The bizarre nature of meeting in the Metaverse was captured in a 2021 Financial Times interview with Nick Clegg, Meta’s then vice president of global affairs: “‘Can we get the sneering and mockery out of the way?’ says the avatar. Sadly not because he doesn’t have any trousers on. Neither do I. We don’t even have legs.”
But don’t cheer the demise of the Metaverse too soon, for what Zuckerberg has planned next is even more disturbing. And unlike Sadville Mark Two, it will affect you even if you never use it yourself.
Last week Meta acquired Limitless, a company that makes a wearable artificial intelligence (AI) device that silently records us and chimes in with summaries and suggestions.
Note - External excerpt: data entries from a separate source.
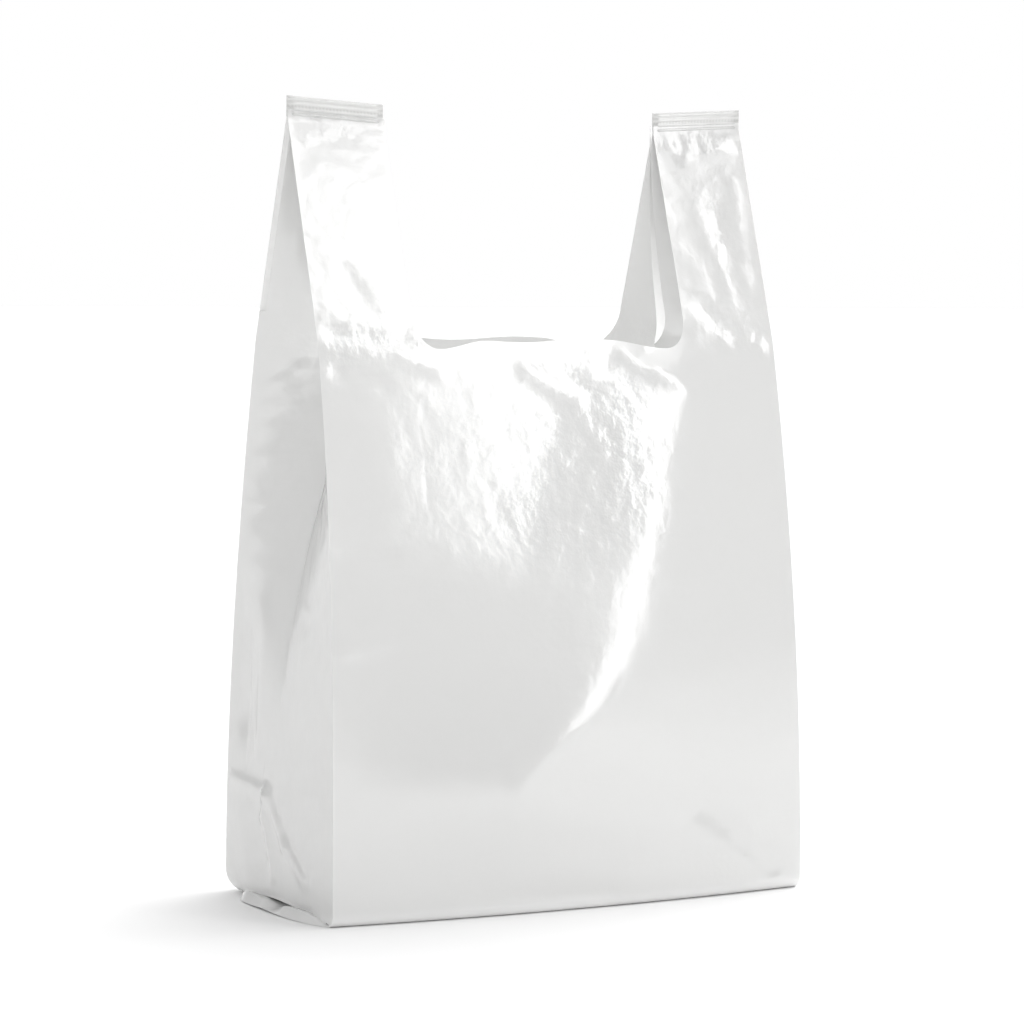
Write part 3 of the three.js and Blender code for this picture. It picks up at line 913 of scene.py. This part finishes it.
sun = bpy.data.objects.new("sky_light", bpy.data.lights.new("sky_light", "SUN"))
sun.data.energy = 1.5
sun.data.angle = math.radians(70)
sun.rotation_euler = (math.radians(-8), math.radians(22), 0)
bpy.context.scene.collection.objects.link(sun)


def studio_world(seen, front, back):
    """A world that the camera sees as white. It lights the bag, more from behind than in front."""
    world = bpy.data.worlds.new("studio")
    world.use_nodes = True
    tree = world.node_tree
    tree.nodes.clear()
    output = tree.nodes.new("ShaderNodeOutputWorld")
    mix = tree.nodes.new("ShaderNodeMixShader")
    path = tree.nodes.new("ShaderNodeLightPath")
    direction = tree.nodes.new("ShaderNodeTexCoord")
    toward = tree.nodes.new("ShaderNodeVectorMath")
    toward.operation = "DOT_PRODUCT"
    toward.inputs[1].default_value = BRIGHT_SIDE
    strength = tree.nodes.new("ShaderNodeMapRange")
    strength.inputs["From Min"].default_value = BRIGHT_FROM
    strength.inputs["From Max"].default_value = BRIGHT_TO
    strength.inputs["To Min"].default_value = front
    strength.inputs["To Max"].default_value = back
    light = tree.nodes.new("ShaderNodeBackground")
    backdrop = tree.nodes.new("ShaderNodeBackground")
    backdrop.inputs["Strength"].default_value = seen
    for sky in (light, backdrop):
        sky.inputs["Color"].default_value = (1, 1, 1, 1)
    link(tree, direction.outputs["Generated"], toward.inputs[0])
    link(tree, toward.outputs["Value"], strength.inputs["Value"])
    link(tree, strength.outputs["Result"], light.inputs["Strength"])
    link(tree, path.outputs["Is Camera Ray"], mix.inputs["Fac"])
    link(tree, light.outputs["Background"], mix.inputs[1])
    link(tree, backdrop.outputs["Background"], mix.inputs[2])
    link(tree, mix.outputs["Shader"], output.inputs["Surface"])
    return world


bpy.context.scene.world = studio_world(seen=1.0, front=0.52, back=2.6)

camera_data = bpy.data.cameras.new("camera")
camera_data.lens = CAMERA_LENS
camera_data.sensor_width = 36
camera = bpy.data.objects.new("camera", camera_data)
bpy.context.scene.collection.objects.link(camera)
camera.matrix_world = camera_frame()
bpy.context.scene.camera = camera
bpy.context.scene.view_settings.view_transform = "Standard"
print("camera at", [round(c, 3) for c in camera.location])
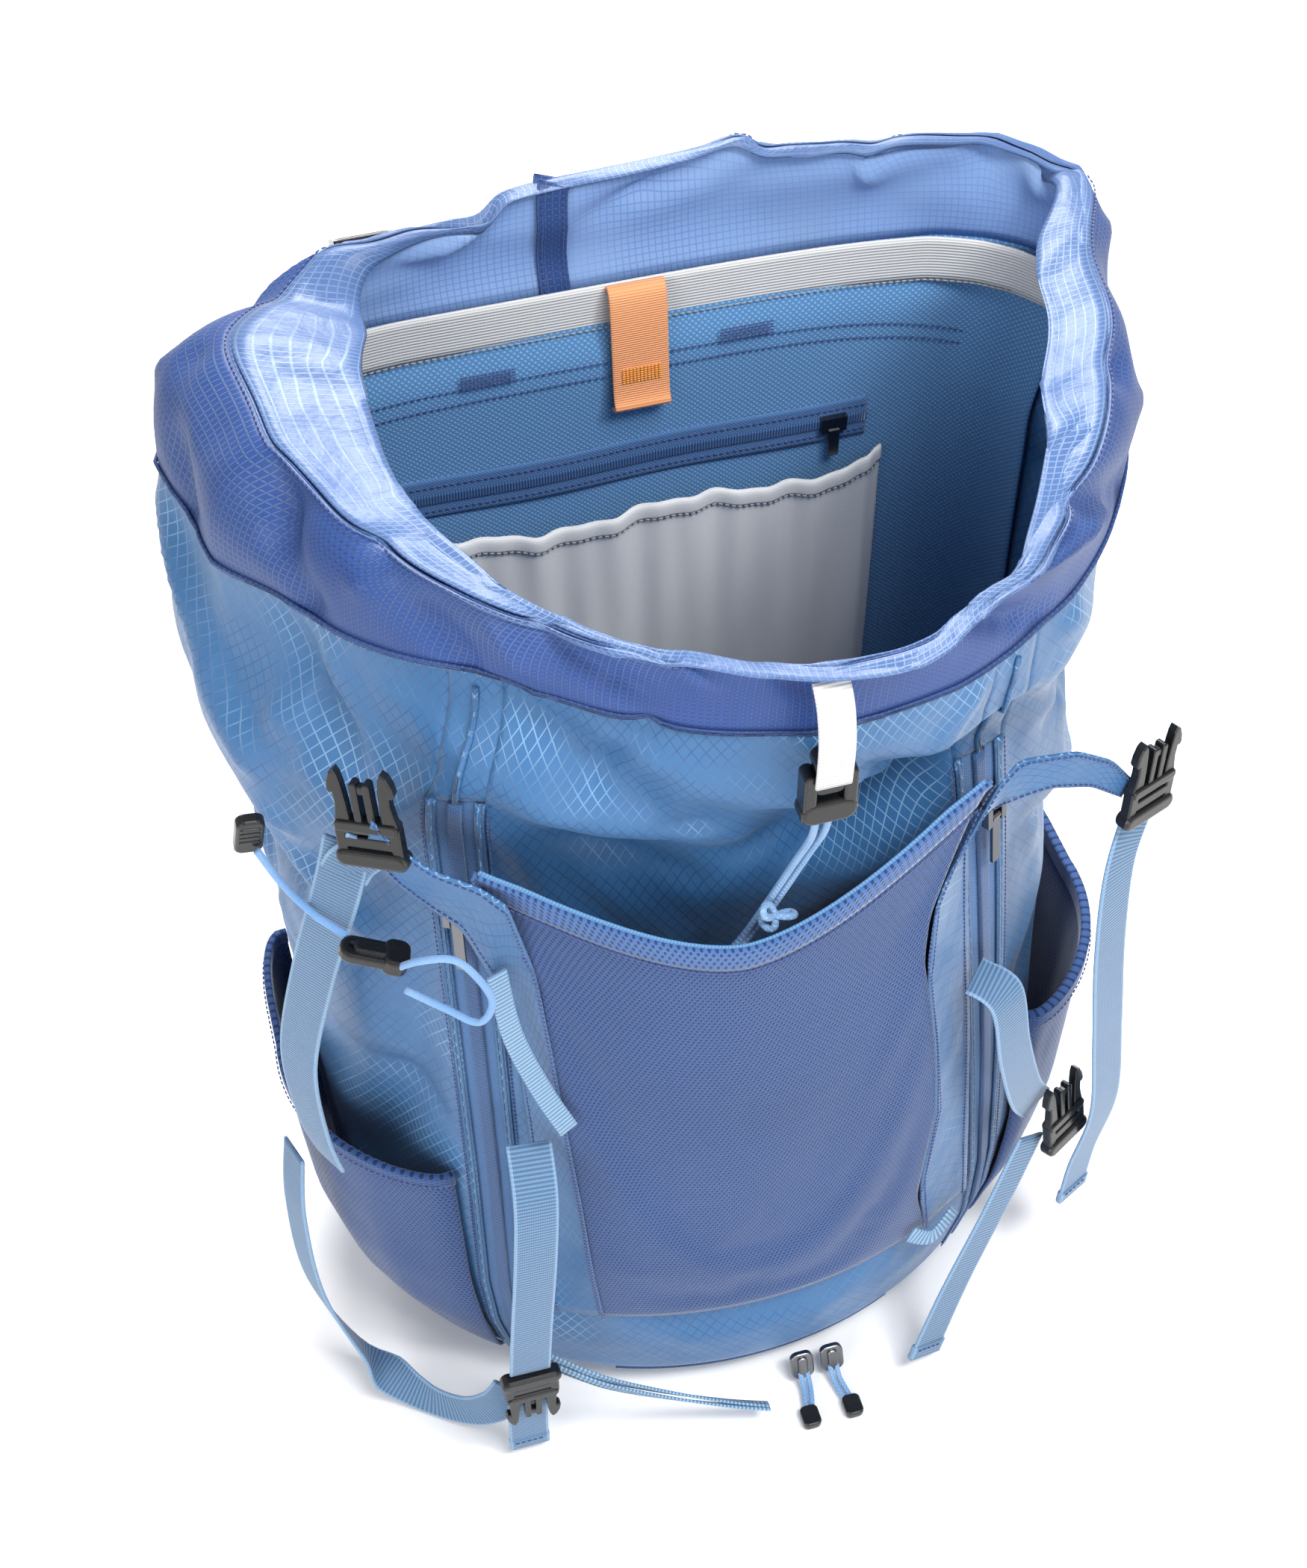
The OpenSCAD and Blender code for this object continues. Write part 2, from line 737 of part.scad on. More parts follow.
front_panel();
left_panel();
right_panel();
back_panel();
base_panel();
collar();
hem_cord();
left_zip();
right_zip();
base_zip();
front_pocket();
left_wing();
right_wing();
left_side_pocket();
right_side_pocket();
frame_sheet();
frame_wire();
inner_back_panel();
hydration_sleeve();
inner_zip();
mouth_binding();
name_tab();
back_pads();
haul_loop();
shoulder_strap_left();
shoulder_strap_right();
harness_webbing();
ladder_locks();
sternum_strap();
sternum_buckle();
belt_anchors();
hip_fin_left();
hip_fin_right();
hip_webbing_left();
hip_webbing_right();
hip_buckle_female();
hip_buckle_male();
left_zip_slider();
left_zip_pull();
right_zip_slider();
right_zip_pull();
base_zip_slider_left();
base_zip_slider_right();
inner_zip_slider();
upper_left_buckle();
upper_left_strap();
upper_right_buckle();
upper_right_strap();
lower_left_buckle();
lower_left_strap();
left_loop_strap();
lower_right_buckle();
lower_right_strap();
cord_lock_body();
cord_lock_button();
cord_lock_tab();
drawcord();
elastic_cord();
elastic_hook();
webbing_loops();
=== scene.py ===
"""Looks of the open daypack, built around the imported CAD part.

Lengths are in millimetres in the CAD frame until a mesh is made, and meshes are in metres.
Outline angles are in degrees: 0 is the bag's right side, 90 its back and 270 its front.
"""

import math

import bmesh
import bpy
import numpy as np
from mathutils import Matrix, Vector


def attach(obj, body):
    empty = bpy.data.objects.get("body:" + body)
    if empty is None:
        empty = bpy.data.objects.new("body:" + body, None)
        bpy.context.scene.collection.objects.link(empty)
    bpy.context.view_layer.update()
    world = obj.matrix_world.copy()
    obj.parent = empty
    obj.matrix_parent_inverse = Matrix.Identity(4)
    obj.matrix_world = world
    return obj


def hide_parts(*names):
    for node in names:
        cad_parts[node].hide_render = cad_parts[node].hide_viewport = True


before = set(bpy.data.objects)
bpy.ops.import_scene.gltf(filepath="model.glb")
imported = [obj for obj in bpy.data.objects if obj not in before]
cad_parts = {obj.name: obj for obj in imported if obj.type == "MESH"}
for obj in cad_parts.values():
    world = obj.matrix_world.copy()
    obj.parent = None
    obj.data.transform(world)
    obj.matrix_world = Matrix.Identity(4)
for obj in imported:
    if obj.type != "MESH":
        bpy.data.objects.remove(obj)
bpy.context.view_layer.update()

MM = 0.001

# ---- Sizes of the bag, as in the CAD part -----------------------------------------------------

SEAM, CREST = 515, 565
STRAIGHT_TOP = 440
HALF_WIDTH = 190
POCKET_LOW, POCKET_TOP = 92, 398
SIDE_POCKET_TOP = 192
HALF_WIDTH_AT = [(0, 150), (6, 160), (20, 168), (60, 178), (100, 183), (440, 190), (SEAM, 195),
                 (CREST, 150)]
FRONT_DEPTH_AT = [(0, 98), (6, 118), (20, 134), (60, 140), (100, 139), (440, 120), (SEAM, 138),
                  (CREST, 158)]
BACK_DEPTH_AT = [(0, 96), (6, 106), (20, 110), (100, 112), (CREST, 112)]
LEAN_AT = [(0, 10), (200, 8), (440, 3), (CREST, 0)]
LEFT_ZIP_AT = [(60, 228), (440, 232)]
RIGHT_ZIP_AT = [(60, 316), (440, 300)]
ZIP_HALF = 4
UP = np.array([0, 0, 1.0])
FLAT = np.array([1, 1, 0])


def lookup(x, pairs):
    """Value at x on the straight lines between (x, value) pairs."""
    return np.interp(x, [p[0] for p in pairs], [p[1] for p in pairs])


def smooth(x):
    """0 below 0, 1 above 1 and a smooth step between."""
    t = np.clip(x, 0, 1)
    return t * t * (3 - 2 * t)


def mix(a, b, t):
    return a + (b - a) * t


def power(value, exponent):
    return np.sign(value) * np.abs(value) ** exponent


def outline(angle, z, grow=0.0):
    """Points of the bag's outline, grown by grow."""
    angle, z, grow = np.broadcast_arrays(np.radians(angle), np.asarray(z, float), grow)
    c, s = np.cos(angle), np.sin(angle)
    back = s > 0
    exponent = np.where(back, 0.4, 1.0)
    depth = np.where(back, lookup(z, BACK_DEPTH_AT), lookup(z, FRONT_DEPTH_AT)) + grow
    width = lookup(z, HALF_WIDTH_AT) + grow
    return np.stack([lookup(z, LEAN_AT) + width * power(c, exponent),
                     depth * power(s, exponent), z], -1)


def curve(route, count):
    """Catmull-Rom points through a route, with count steps between neighbours."""
    p = np.array(route, float)
    p = np.vstack([p[:1], p, p[-1:]])
    t = np.arange(count)[:, None] / count
    out = []
    for a, b, c, d in zip(p, p[1:], p[2:], p[3:]):
        out.append(0.5 * (2 * b + (c - a) * t + (2 * a - 5 * b + 4 * c - d) * t ** 2
                          + (3 * b - a - 3 * c + d) * t ** 3))
    return np.vstack([*out, p[-1:]])


def unit(v):
    return v / np.maximum(np.linalg.norm(v, axis=-1, keepdims=True), 1e-9)


def run_along(path):
    """Distance along a path to each of its points."""
    return np.concatenate([[0], np.cumsum(np.linalg.norm(np.diff(path, axis=0), axis=1))])


def between(at, run, path):
    """Points of a path at given distances, where run holds the distance of each of its points."""
    return np.stack([np.interp(at, run, path[:, k]) for k in range(3)], -1)


def nearest(values, x):
    return int(np.abs(values - x).argmin())


# ---- Camera and light -------------------------------------------------------------------------

CAMERA_AT = Vector((-0.2108, -0.7106, 1.208))
CAMERA_TARGET = Vector((-0.007, 0.0, 0.327))
CAMERA_LENS = 58.5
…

Limitless chief executive Dan Siroker enthused about Meta’s “new vision to bring personal superintelligence to everyone” using “incredible AI-enabled wearables”. OpenAI has brought Sir Jonny Ive’s company to create something similar: a talking trinket.
The problem is, people don’t like being recorded without their permission or having their private thoughts stored and analysed in the cloud. Google spent a fortune finding this out the hard way with its own AR spectacles. Released to the public in 2014, Glass was a personal project of co-founder Sergey Brin. But before long, wearers of the devices were being attacked in bars as the prospect of being recorded provoked people.
Meta seems not to have learnt from this, developing its own spectacles, called Orion, in the confidence that it can turn us all into spies and snitches. As they move into stratospheric tiers of wealth and isolation, Silicon Valley’s elite seem to forget that personal and social boundaries are important back here on Earth.
The irony is that, with their odd fantasies and apparent determination to make Black Mirror a reality, tech bosses are really holding back the technology from the interesting things it can do.
I’ve always found VR to be great fun; give the technology to creative people, and they’ll devise new games people can play. It’s natural for team competitions such as LaserQuest, or escape rooms. There are decent markets here.
“Aut Zuck aut nihil,” Zuckerberg wore on a recent T-shirt, a pun on Caesar’s aut Caesar aut nihil: either Zuckerberg or nothing. But investors are not obliged to make such a stark choice.
To make the most of the technology, one day they will decide they prefer someone else. When they do, they may look back at the failed Metaverse experiment as the first sign of Zuck losing his touch.